La resa del Governo che vuole vietare le adozioni internazionali stride con la tenacia e il coraggio che le stesse autorità chiedono ai genitori adottivi
I videogiochi alimentano violenza, intrappolano alcuni adolescenti in un mondo virtuale privandoli della loro creativa spensieratezza. Eppure la Svizzera non li vieta! Tre milioni di bambini sono schiavi minorili usati per produrre anche oggetti di uso quotidiano. Eppure la Svizzera non blocca l’importazione di merci da alcuni Paesi. Che dire delle pubblicità sul fumo, che per decenni hanno bombardato indisturbate i minori per trasformarli nella successiva generazione da ‘spennare’? Quando invece si tratta di adozioni internazionali, Berna non tentenna: invece di affrontare i problemi, vieta tutto, rinunciando anche al buono fatto per dare un futuro a chi non l’aveva. Gli orfani sono sacrificabili, le multinazionali dettano legge. Il cuore della Svizzera si sta tristemente raggelando. Lo dimostra, appunto, la recente decisione del Consiglio federale di vietare l’adozione internazionale. Il motivo: nessun diritto in materia, neppure il più severo, può escludere il rischio di abusi. Di abusi in passato, almeno fino agli anni 2000, ce ne sono stati: traffico di bambini, documenti falsificati. Ovviamente tutto ciò non deve ripetersi. Su questo punto siamo tutti d’accordo. Sul come arrivarci c’è molto da dire.
Mentre tante famiglie adottive elvetiche, con tenacia e generosità hanno superato il lungo iter per l’adozione, dimostrando una forza fuori dal comune nel superare tanti ostacoli, il Governo elvetico sceglie la via più facile. Alza bandiera bianca senza nemmeno provarci. Davvero un brutto esempio per i giovani, per una nazione che ha una lunga tradizione di solidarietà. Un’offesa a tante famiglie adottive che si sentono infangate quando il Governo lascia intendere che le adozioni corrette fossero sporadiche. In realtà ha prevalso una scelta di risparmio, un approccio contabile. Infatti la riforma del sistema richiede un impegno, in termini di controlli e di nuove regole da approvare, considerato troppo costoso rispetto al basso numero di adozioni – una trentina l’anno – in Svizzera. Quanto valgono le vite di trenta bambini? Rimangano pure in qualche orfanotrofio, in strada, preda di organizzazioni criminali che li vendono, li abusano, li trattano come merce di scambio.

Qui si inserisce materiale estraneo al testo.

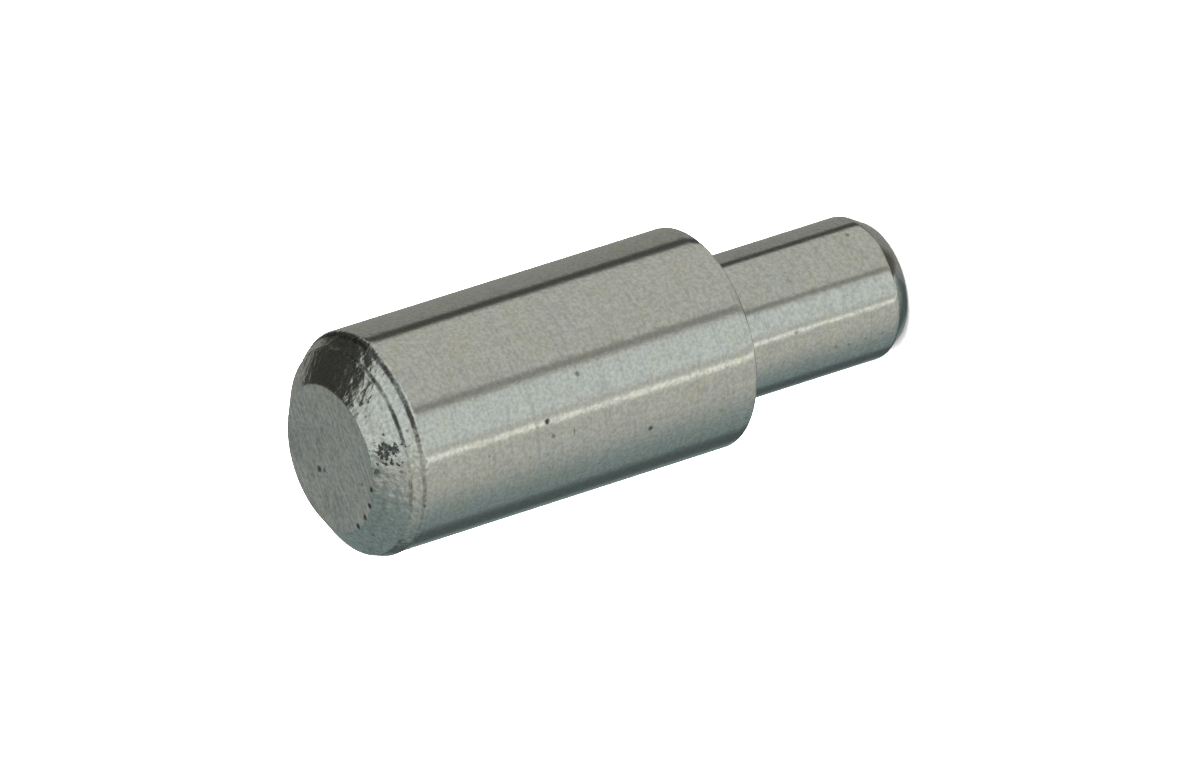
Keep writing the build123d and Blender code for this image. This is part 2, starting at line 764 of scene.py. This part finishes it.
@dataclass
class SupportPin:
    """The pin itself, turned ring by ring from the plug's flat end to the head's. Lengths in millimetres.

    From the flat end down, the head's bevel is a cone, a ledge, a band and a run-out into the barrel. Each
    stretch of it has a length along the axis and an angle from the axis.

    Attributes:
        plug_shift: How far the plug is off the axis, along X and Y. Each other shift is its stretch's.
        tip_rounding: Rounding of the edge of the plug's flat tip. Each other rounding is that of the edge
            at the end of its stretch, going up from the tip.
        hub_share: Radius of the fan in the middle of a flat end. The end's own radius is one.
        facets: Faces round the pin.
        rounding_steps: Faces across a rounded edge.
        edge_slack: How far off its ring an edge may be and still be rounded with it.
        hold_gaps: Distances from an edge at which rings hold the shading.
        root_gap: Extra distance of those rings at the plug's root.
        plug_first_hold: Height of the first even ring on the plug.
        head_first_hold: Distance from the shoulder to the first even ring on the head.
        hold_step: Distance between even rings.
        plug_holds: Number of even rings on the plug.
        head_holds: Number of even rings on the head.
        merge_distance: Points closer than this are merged.
        zone_margin: How far below the bevel's foot the bevel's finish starts.
        flat_slope: Upright share of the normal above which a face belongs to the flat end.
        effects: The node groups of the finishes.
    """

    plug_radius: float = 2.45
    plug_length: float = 7.2
    plug_shift: tuple[float, float] = (-0.07, 0.0)
    tip_bevel_length: float = 0.7
    tip_bevel_angle: float = 31.0
    head_radius: float = 3.75
    head_length: float = 14.25
    cone_length: float = 0.75
    cone_angle: float = 53.0
    cone_shift: tuple[float, float] = (-0.17, 0.15)
    ledge_length: float = 0.10
    ledge_angle: float = 20.0
    band_length: float = 0.29
    band_angle: float = 33.9
    band_shift: tuple[float, float] = (-0.08, 0.07)
    run_out_length: float = 0.15
    run_out_angle: float = 16.0
    tip_rounding: float = 0.12
    tip_bevel_rounding: float = 0.08
    root_rounding: float = 0.12
    shoulder_rounding: float = 0.10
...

Il discorso va capovolto. Con solo 30 adozioni l’anno possiamo finalmente impiegare tutte le risorse disponibili, perché tutto sia ancora più rispettoso dei diritti dei bambini. Come sta succedendo negli ultimi 20 anni. La Convenzione dell’Aja sulla cooperazione in materia di adozione internazionale ha posto doverosi paletti a tutela della protezione del minore e della correttezza dell’esecuzione della procedura di adozione. Avviene soltanto se nel Paese d’origine il minore non può restare nella sua famiglia o se non ci sono alternative. Ecco perché le adozioni in 15 anni sono passate da 300 a 30. I controlli sono già stati inaspriti, ce lo raccontano due famiglie che hanno adottato bambini in Africa. Se tutto ciò non bastasse ancora, ci sono altre vie, come propone la mozione del parlamentare Stefan Müller-Altermatt: delegare alla Confederazione le competenze cantonali, limitare i Paesi da cui è possibile adottare, istituire intermediari nazionali accreditati. La vita di un solo bambino vale bene questi sforzi.